"""

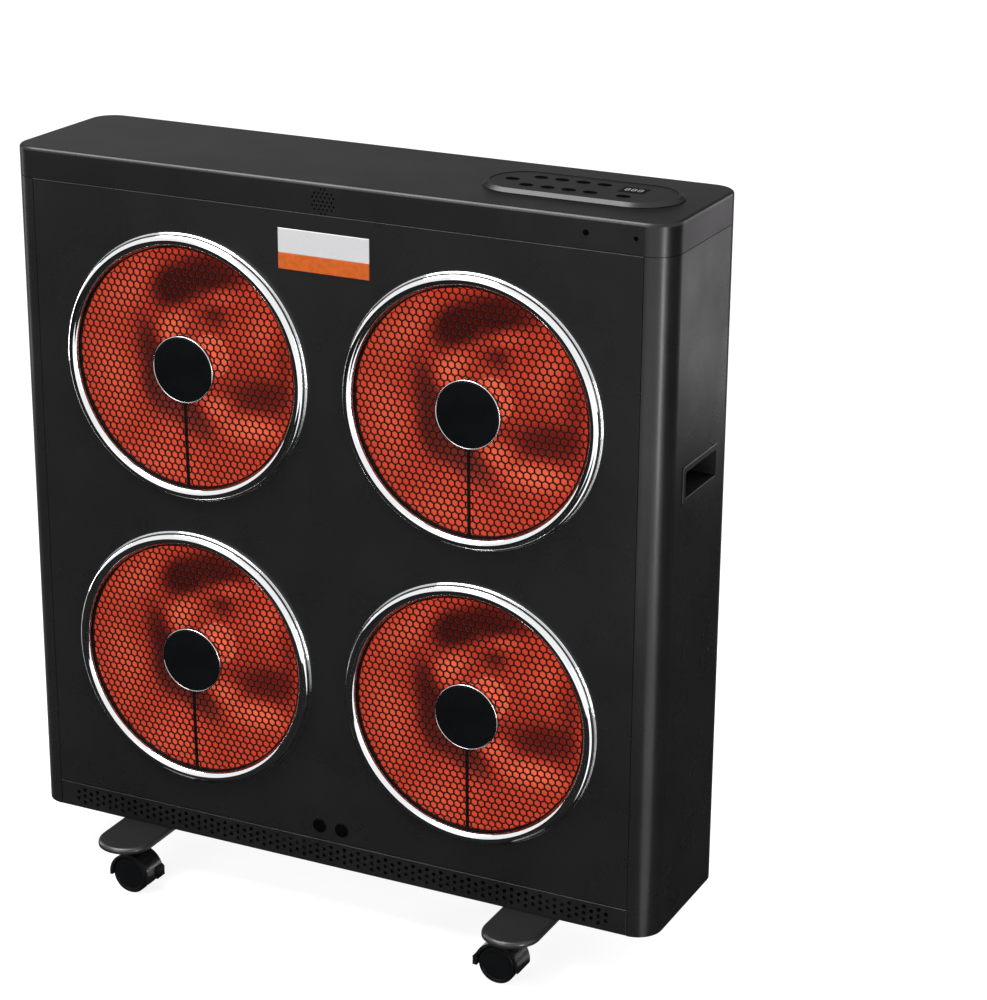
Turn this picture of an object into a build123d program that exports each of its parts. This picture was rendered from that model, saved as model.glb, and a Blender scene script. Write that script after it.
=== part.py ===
from build123d import *
import math
import os

# Four-headed infrared heater on a castor base. Units are millimetres.
# The front faces -Y, +X is to the viewer's right and +Z is up. The origin is on the
# floor, under the middle of the cabinet.

# Cabinet
CABINET_WIDTH = 700.0
CABINET_DEPTH = 170.0
CABINET_HEIGHT = 704.0
CORNER_RADIUS = 26.0
SHEET = 1.2
SEAM = 0.6
FLANGE_WIDTH = 12.0
CAP_HEIGHT = 30.0
STRIP_HEIGHT = 28.0
BASE_THICKNESS = 2.0
BASE_LIP = 12.0
FIT_GAP = 0.3

# Moulded top cap
CAP_WALL = 2.5
CAP_EDGE_RADIUS = 3.5
CAP_SKIRT = 8.0
CAP_SKIRT_WALL = 2.0

# Control pad on the cap, placed from the cabinet's right side
PAD_INSET = 124.0
PAD_LENGTH = 192.0
PAD_WIDTH = 104.0
PAD_RISE = 4.5
PAD_BEVEL = 3.5
PAD_RIM = 3.0
PLATE_THICKNESS = 1.0
PLATE_RECESS = 1.5

# Push buttons: ten ovals with one elliptical cap each
BUTTON_LENGTH = 14.0
BUTTON_WIDTH = 9.0
BUTTON_CLEARANCE = 0.3
BUTTON_PROUD = 0.4
BUTTON_TRAVEL = 0.8
BUTTON_FLANGE = 1.5
BUTTON_FLANGE_THICKNESS = 1.2
BUTTON_STEM_RADIUS = 2.0
BUTTON_PITCH = 21.4
BUTTON_ROW_OFFSET = 16.5
BUTTON_FIRST = -72.0
BUTTON_ROW_START = -50.0
BUTTON_LAST = 47.0

# Display
DISPLAY_CENTRE_Y = 11.0
DISPLAY_LENGTH = 30.0
DISPLAY_WIDTH = 15.0

# Control board under the pad
BOARD_LENGTH = 150.0
BOARD_WIDTH = 64.0
BOARD_THICKNESS = 1.6
BOARD_DROP = 14.0
SWITCH_SIDE = 6.0
SWITCH_HEIGHT = 4.0
BOSS_RADIUS = 4.0

# Front of the cap: loudspeaker holes and two small lenses
SPEAKER_HEIGHT = 12.5
SPEAKER_HOLE_RADIUS = 1.1
SPEAKER_HOLE_PITCH = 4.5
SPEAKER_HOLE_RINGS = 2.7
SPEAKER_RADIUS = 13.0
SPEAKER_COLLAR = 1.2
SPEAKER_DEPTH = 9.0
SPEAKER_SEAT_DEPTH = 5.0
RECEIVER_INSET = 83.0
RECEIVER_RADIUS = 2.75
LAMP_INSET = 34.5
LAMP_RADIUS = 2.0
LENS_DROP = 15.0
LENS_DEPTH = 7.0

# Heating heads, with equal gaps above, between and below them
HEAD_X = 154.0
RING_RADIUS = 135.0
RING_INNER_RADIUS = 122.0
RING_PROUD = 8.6
RING_FLANGE = 2.0
RING_FLANGE_THICKNESS = 1.2
RING_COLLAR = 6.0
RING_COLLAR_WALL = 2.8
RING_LEDGE = 3.0
RING_LEDGE_THICKNESS = 1.5
RING_BEAD_STEPS = 6
GRILLE_THICKNESS = 1.5
GRILLE_PITCH = 27.0
GRILLE_WEB = 4.5
GRILLE_HUB_RADIUS = 36.0
GRILLE_RIM = 3.0
GRILLE_LEAST_CELL = 0.2
GRILLE_STAY_WIDTH = 5.0
CENTRE_CAP_RADIUS = 32.0
CENTRE_CAP_THICKNESS = 4.0
CENTRE_RIM_WIDTH = 1.5
REFLECTOR_DEPTH = 56.0
REFLECTOR_SHEET = 1.0
REFLECTOR_FLANGE = 12.0
REFLECTOR_NECK_RADIUS = 22.0
REFLECTOR_RIM_GAP = 2.0
REFLECTOR_CURVE = 2.35
REFLECTOR_STEPS = 6
ELEMENT_RADIUS = 13.0
ELEMENT_LENGTH = 48.0
ELEMENT_COLLARS = 3
ELEMENT_COLLAR_HEIGHT = 3.0
ELEMENT_GROOVE = 2.0
SOCKET_RADIUS = 19.0
SOCKET_LENGTH = 24.0
SOCKET_FLANGE = 5.0
SOCKET_FLANGE_THICKNESS = 3.0

# Front panel details
SENSOR_X = 12.5
SENSOR_HEIGHT = 43.0
SENSOR_RADIUS = 7.5
SENSOR_PROUD = 1.0
SENSOR_DEPTH = 9.0
BADGE_WIDTH = 97.0
BADGE_HEIGHT = 39.5
BADGE_DROP = 37.0
BADGE_THICKNESS = 0.8

# Perforated air intake
INTAKE_PITCH_X = 7.75
INTAKE_PITCH_Z = 7.0
INTAKE_HOLE_RADIUS = 1.75
INTAKE_MARGIN = 16.0

# Recessed carrying handles
HANDLE_HEIGHT = 449.0
HANDLE_LENGTH = 86.0
HANDLE_FACE = 37.0
HANDLE_PROUD = 1.2
HANDLE_MARGIN = 5.5
HANDLE_DEPTH = 24.0
HANDLE_WALL = 2.0
HANDLE_DRAFT = 6.0
HANDLE_CORNER = 3.0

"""

Give the complete listing a second time, exactly as it reads.

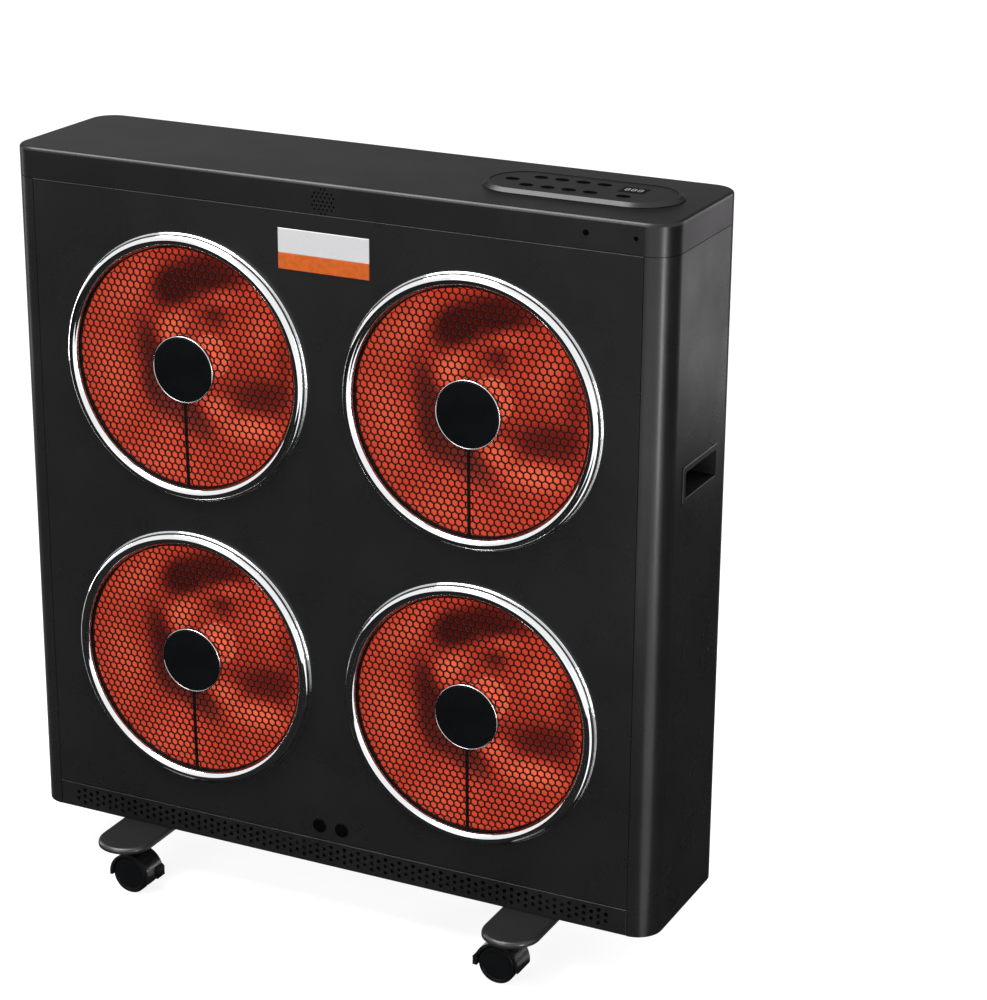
Turn this picture of an object into a build123d program that exports each of its parts. This picture was rendered from that model, saved as model.glb, and a Blender scene script. Write that script after it.
=== part.py ===
from build123d import *
import math
import os

# Four-headed infrared heater on a castor base. Units are millimetres.
# The front faces -Y, +X is to the viewer's right and +Z is up. The origin is on the
# floor, under the middle of the cabinet.

# Cabinet
CABINET_WIDTH = 700.0
CABINET_DEPTH = 170.0
CABINET_HEIGHT = 704.0
CORNER_RADIUS = 26.0
SHEET = 1.2
SEAM = 0.6
FLANGE_WIDTH = 12.0
CAP_HEIGHT = 30.0
STRIP_HEIGHT = 28.0
BASE_THICKNESS = 2.0
BASE_LIP = 12.0
FIT_GAP = 0.3

# Moulded top cap
CAP_WALL = 2.5
CAP_EDGE_RADIUS = 3.5
CAP_SKIRT = 8.0
CAP_SKIRT_WALL = 2.0

# Control pad on the cap, placed from the cabinet's right side
PAD_INSET = 124.0
PAD_LENGTH = 192.0
PAD_WIDTH = 104.0
PAD_RISE = 4.5
PAD_BEVEL = 3.5
PAD_RIM = 3.0
PLATE_THICKNESS = 1.0
PLATE_RECESS = 1.5

# Push buttons: ten ovals with one elliptical cap each
BUTTON_LENGTH = 14.0
BUTTON_WIDTH = 9.0
BUTTON_CLEARANCE = 0.3
BUTTON_PROUD = 0.4
BUTTON_TRAVEL = 0.8
BUTTON_FLANGE = 1.5
BUTTON_FLANGE_THICKNESS = 1.2
BUTTON_STEM_RADIUS = 2.0
BUTTON_PITCH = 21.4
BUTTON_ROW_OFFSET = 16.5
BUTTON_FIRST = -72.0
BUTTON_ROW_START = -50.0
BUTTON_LAST = 47.0

# Display
DISPLAY_CENTRE_Y = 11.0
DISPLAY_LENGTH = 30.0
DISPLAY_WIDTH = 15.0

# Control board under the pad
BOARD_LENGTH = 150.0
BOARD_WIDTH = 64.0
BOARD_THICKNESS = 1.6
BOARD_DROP = 14.0
SWITCH_SIDE = 6.0
SWITCH_HEIGHT = 4.0
BOSS_RADIUS = 4.0

# Front of the cap: loudspeaker holes and two small lenses
SPEAKER_HEIGHT = 12.5
SPEAKER_HOLE_RADIUS = 1.1
SPEAKER_HOLE_PITCH = 4.5
SPEAKER_HOLE_RINGS = 2.7
SPEAKER_RADIUS = 13.0
SPEAKER_COLLAR = 1.2
SPEAKER_DEPTH = 9.0
SPEAKER_SEAT_DEPTH = 5.0
RECEIVER_INSET = 83.0
RECEIVER_RADIUS = 2.75
LAMP_INSET = 34.5
LAMP_RADIUS = 2.0
LENS_DROP = 15.0
LENS_DEPTH = 7.0

# Heating heads, with equal gaps above, between and below them
HEAD_X = 154.0
RING_RADIUS = 135.0
RING_INNER_RADIUS = 122.0
RING_PROUD = 8.6
RING_FLANGE = 2.0
RING_FLANGE_THICKNESS = 1.2
RING_COLLAR = 6.0
RING_COLLAR_WALL = 2.8
RING_LEDGE = 3.0
RING_LEDGE_THICKNESS = 1.5
RING_BEAD_STEPS = 6
GRILLE_THICKNESS = 1.5
GRILLE_PITCH = 27.0
GRILLE_WEB = 4.5
GRILLE_HUB_RADIUS = 36.0
GRILLE_RIM = 3.0
GRILLE_LEAST_CELL = 0.2
GRILLE_STAY_WIDTH = 5.0
CENTRE_CAP_RADIUS = 32.0
CENTRE_CAP_THICKNESS = 4.0
CENTRE_RIM_WIDTH = 1.5
REFLECTOR_DEPTH = 56.0
REFLECTOR_SHEET = 1.0
REFLECTOR_FLANGE = 12.0
REFLECTOR_NECK_RADIUS = 22.0
REFLECTOR_RIM_GAP = 2.0
REFLECTOR_CURVE = 2.35
REFLECTOR_STEPS = 6
ELEMENT_RADIUS = 13.0
ELEMENT_LENGTH = 48.0
ELEMENT_COLLARS = 3
ELEMENT_COLLAR_HEIGHT = 3.0
ELEMENT_GROOVE = 2.0
SOCKET_RADIUS = 19.0
SOCKET_LENGTH = 24.0
SOCKET_FLANGE = 5.0
SOCKET_FLANGE_THICKNESS = 3.0

# Front panel details
SENSOR_X = 12.5
SENSOR_HEIGHT = 43.0
SENSOR_RADIUS = 7.5
SENSOR_PROUD = 1.0
SENSOR_DEPTH = 9.0
BADGE_WIDTH = 97.0
BADGE_HEIGHT = 39.5
BADGE_DROP = 37.0
BADGE_THICKNESS = 0.8

# Perforated air intake
INTAKE_PITCH_X = 7.75
INTAKE_PITCH_Z = 7.0
INTAKE_HOLE_RADIUS = 1.75
INTAKE_MARGIN = 16.0

# Recessed carrying handles
HANDLE_HEIGHT = 449.0
HANDLE_LENGTH = 86.0
HANDLE_FACE = 37.0
HANDLE_PROUD = 1.2
HANDLE_MARGIN = 5.5
HANDLE_DEPTH = 24.0
HANDLE_WALL = 2.0
HANDLE_DRAFT = 6.0
HANDLE_CORNER = 3.0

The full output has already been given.